• _DATA SEGMENT_:
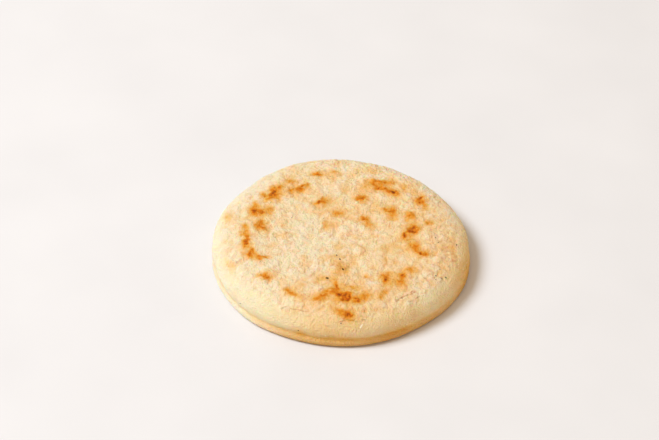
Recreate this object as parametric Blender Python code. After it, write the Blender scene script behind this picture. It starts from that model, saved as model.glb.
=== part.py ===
"""An arepa: a thick round griddle cake of white maize dough, one solid piece.

Metres, +Z up. The cake lies on its flat underside, with the origin in the middle of its footprint.
Going up its side there is a rolled foot, a crease, a full belly and a wide soft shoulder. The top is
nearly flat, with a low raised ring where the dough met the griddle around a shallow dip.
Angles are counted anticlockwise from +X, seen from above; the front is at -Y, 270 degrees.
"""

import math

import bmesh
import bpy

# Driving dimensions
DIAMETER = 0.120            # mean width of the patted round, at the foot
THICKNESS = 0.017           # underside to the highest point of the top

FOOT_ROUND = 0.0023         # radius of the rolled foot where the dough meets the griddle
FOOT_TURN = 145             # degrees that the roll turns, from the underside up into the crease
CREASE_HEIGHT = 0.0046      # height of the crease above the underside
CREASE_INSET = 0.0014       # depth of the crease, in from the foot, where it is deepest
CREASE_RISE = 0.0008        # from the crease up to where the dough turns out again
CREASE_TURN_INSET = 0.0012
BELLY_HEIGHT = 0.0072       # height at which the side bulges most, above the crease
BELLY_INSET = 0.0006        # how far the bulge stays inside the foot
SHOULDER_WIDTH = 0.0150     # from the bulge in to the edge of the flat top
SHOULDER_POWER = 0.9        # below 1 the shoulder starts steeper and rolls over later

RING_RADIUS = 0.0425        # the low raised ring that touched the griddle
RING_HALF_WIDTH = 0.0065
RING_RISE = 0.0004
DIP_RADIUS = 0.030          # the shallow dip inside the ring
DIP_DEPTH = 0.0005

# Waves of the hand-patted outline: lobes around the round, height in metres, angle of the first crest
OUTLINE_WAVES = (
    (3, 0.0004, -10),
    (4, 0.0002, 1),
    (6, 0.0002, -15),
    (7, 0.00015, 17),
)

# The crease is deepest at the front left and has smoothed out at the back right
CREASE_DEEPEST_ANGLE = 235
CREASE_FADE_POWER = 1.5

# Low mounds and hollows of the top: angle, distance from the middle, half-width, rise
TOP_SWELLS = (
    (140, 0.041, 0.009, 0.00035),
    (188, 0.044, 0.009, 0.00040),
    (232, 0.046, 0.008, -0.00025),
    (272, 0.044, 0.009, 0.00040),
    (318, 0.041, 0.008, 0.00025),
    (352, 0.040, 0.008, 0.00030),
    (45, 0.038, 0.010, 0.00035),
    (92, 0.043, 0.009, -0.00020),
    (170, 0.021, 0.009, -0.00025),
    (300, 0.018, 0.008, 0.00025),
    (60, 0.022, 0.009, 0.00020),
    (10, 0.016, 0.008, -0.00020),
)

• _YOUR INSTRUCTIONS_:
Write out the data again, exactly and in full.

• _TASK OUTPUT_:
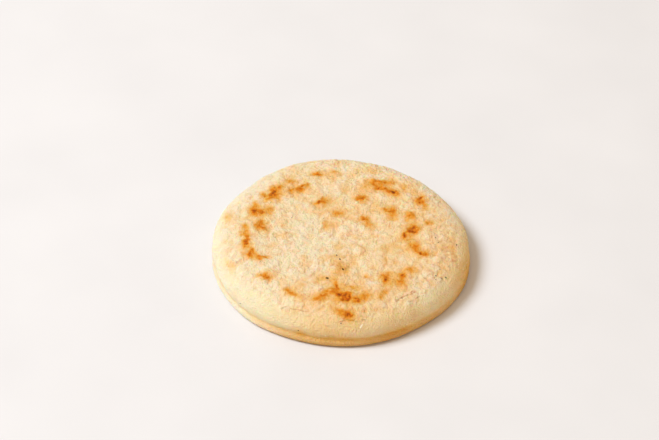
Recreate this object as parametric Blender Python code. After it, write the Blender scene script behind this picture. It starts from that model, saved as model.glb.
=== part.py ===
"""An arepa: a thick round griddle cake of white maize dough, one solid piece.

Metres, +Z up. The cake lies on its flat underside, with the origin in the middle of its footprint.
Going up its side there is a rolled foot, a crease, a full belly and a wide soft shoulder. The top is
nearly flat, with a low raised ring where the dough met the griddle around a shallow dip.
Angles are counted anticlockwise from +X, seen from above; the front is at -Y, 270 degrees.
"""

import math

import bmesh
import bpy

# Driving dimensions
DIAMETER = 0.120            # mean width of the patted round, at the foot
THICKNESS = 0.017           # underside to the highest point of the top

FOOT_ROUND = 0.0023         # radius of the rolled foot where the dough meets the griddle
FOOT_TURN = 145             # degrees that the roll turns, from the underside up into the crease
CREASE_HEIGHT = 0.0046      # height of the crease above the underside
CREASE_INSET = 0.0014       # depth of the crease, in from the foot, where it is deepest
CREASE_RISE = 0.0008        # from the crease up to where the dough turns out again
CREASE_TURN_INSET = 0.0012
BELLY_HEIGHT = 0.0072       # height at which the side bulges most, above the crease
BELLY_INSET = 0.0006        # how far the bulge stays inside the foot
SHOULDER_WIDTH = 0.0150     # from the bulge in to the edge of the flat top
SHOULDER_POWER = 0.9        # below 1 the shoulder starts steeper and rolls over later

RING_RADIUS = 0.0425        # the low raised ring that touched the griddle
RING_HALF_WIDTH = 0.0065
RING_RISE = 0.0004
DIP_RADIUS = 0.030          # the shallow dip inside the ring
DIP_DEPTH = 0.0005

# Waves of the hand-patted outline: lobes around the round, height in metres, angle of the first crest
OUTLINE_WAVES = (
    (3, 0.0004, -10),
    (4, 0.0002, 1),
    (6, 0.0002, -15),
    (7, 0.00015, 17),
)

# The crease is deepest at the front left and has smoothed out at the back right
CREASE_DEEPEST_ANGLE = 235
CREASE_FADE_POWER = 1.5

# Low mounds and hollows of the top: angle, distance from the middle, half-width, rise
TOP_SWELLS = (
    (140, 0.041, 0.009, 0.00035),
    (188, 0.044, 0.009, 0.00040),
    (232, 0.046, 0.008, -0.00025),
    (272, 0.044, 0.009, 0.00040),
    (318, 0.041, 0.008, 0.00025),
    (352, 0.040, 0.008, 0.00030),
    (45, 0.038, 0.010, 0.00035),
    (92, 0.043, 0.009, -0.00020),
    (170, 0.021, 0.009, -0.00025),
    (300, 0.018, 0.008, 0.00025),
    (60, 0.022, 0.009, 0.00020),
    (10, 0.016, 0.008, -0.00020),
)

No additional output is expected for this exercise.